In this study we have demonstrated the feasibility of self-assessment using an assessment tool alongside video replay augmented with stress biofeedback in a simulated setting. This can be used for both learning and self-assessment of surgical ward crisis management. Early recognition and postoperative management of complications play an important role in avoidance of preventable harm [19]. A report from the National Confidential Enquiry into Patient Outcome and Death described numerous deficiencies in the care of acutely ill ward patients [1]. The report also highlighted the need to better prepare trainees to manage acutely ill ward patients.

The accuracy of self assessment is significantly improved when trainees review video tapes of their performance [20] or compare their own performance against video taped benchmark [21]. Trainees can also improve their ability to self evaluate with practice and repetition [22]. Despite this, a key concern about self-assessment is that trainees with poor skills might not be aware of their deficiencies. In order to address this issue both an external assessor and trainee can use the OSACS assessment tool to assess performance. Scores can then be compared together during a debriefing and areas of disagreement explored in an open dialogue.

In this study the OSACS instrument was liked and valued by the participants who also agreed that structured self-assessment should form a regular part of medical training.

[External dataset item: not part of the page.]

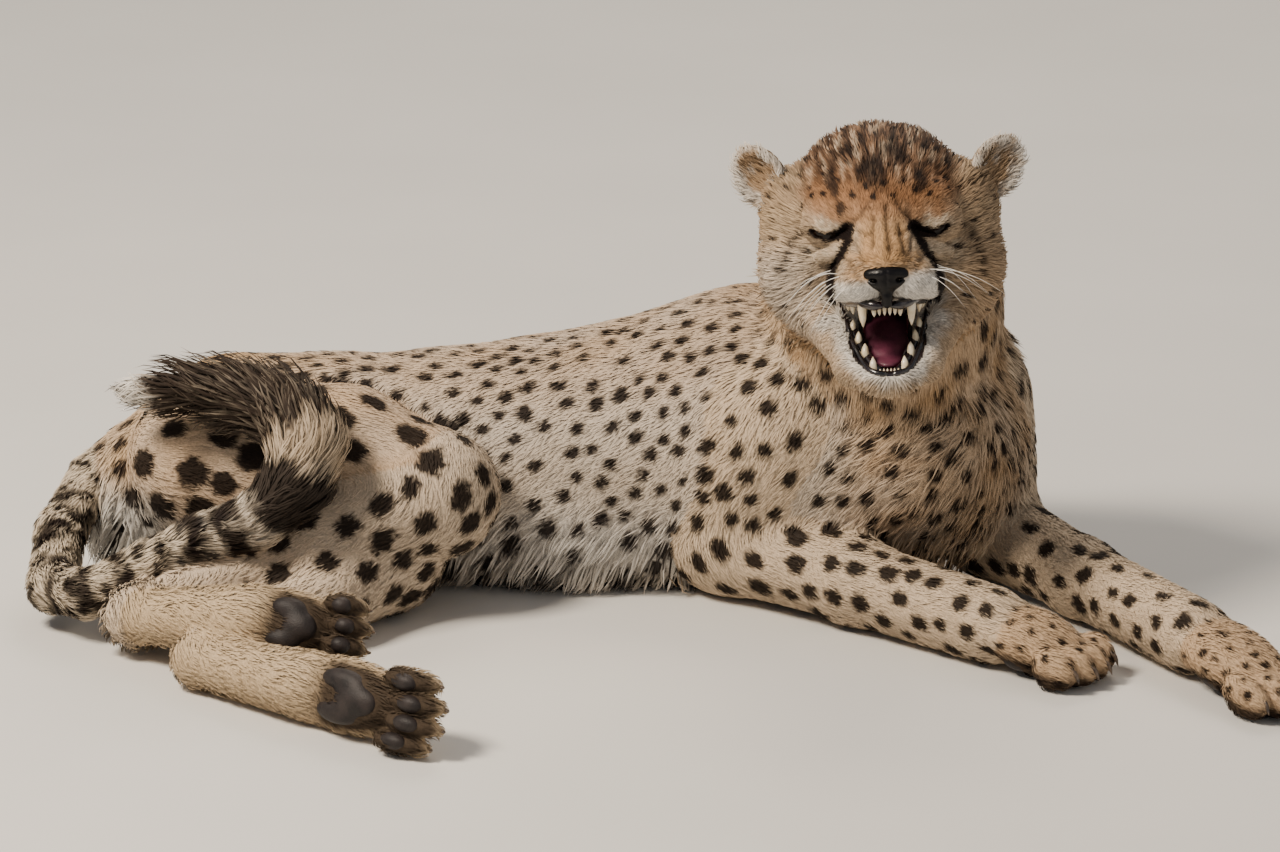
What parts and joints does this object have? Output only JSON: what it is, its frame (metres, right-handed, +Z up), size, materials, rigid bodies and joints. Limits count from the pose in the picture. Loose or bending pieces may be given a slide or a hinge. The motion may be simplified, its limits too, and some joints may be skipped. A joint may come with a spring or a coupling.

The primary aim of this study was to evaluate the feasibility and participant attitudes towards using video replay augmented with real time biofeedback. Although some stress can enhance performance, high levels of stress can be detrimental to various aspects of performance including decision making and communication [23]. Most trainees receive no formal training in stress management. However, if stress can be quantified in challenging clinical situations such as the management of surgical ward crisis then coping strategies may be better developed. Participants in our study agreed that the real time biofeedback given during video replay was beneficial in self-assessment.

OSACS scores did not correlate with stress, as measured by HRV stress indices. However, SDRR was significantly lower in the novice group of participants indicating higher stress levels. Variations in other HRV indices such as SE, LFHF and PRR50 did not reach statistical significance possibly secondary to a type II error. We have demonstrated that HRV stress indices show some promise in being able to differentiate between different levels of experience but more importantly provide useful physiological data for self-assessment at an individual level. Further work refining and evaluating this methodology is warranted. It would also be valuable for surgical training to quantify ‘optimal stress’ levels using HRV indices. Further work is also required to directly compare video replay with and without augmented biofeedback.

This study has a number of limitations. Firstly, evaluations were carried out in a simulated setting that does not reflect all the challenges faced in the clinical setting. Furthermore, a small number of participants were evaluated with unequal group sizes, possibly resulting in Type II error in some of our analysis.

Conclusion

Self-assessment using an objective self-assessment tool alongside video replay augmented with stress biofeedback is feasible in a simulated setting and well liked by participants. Further work is required to explore the educational benefit of this approach.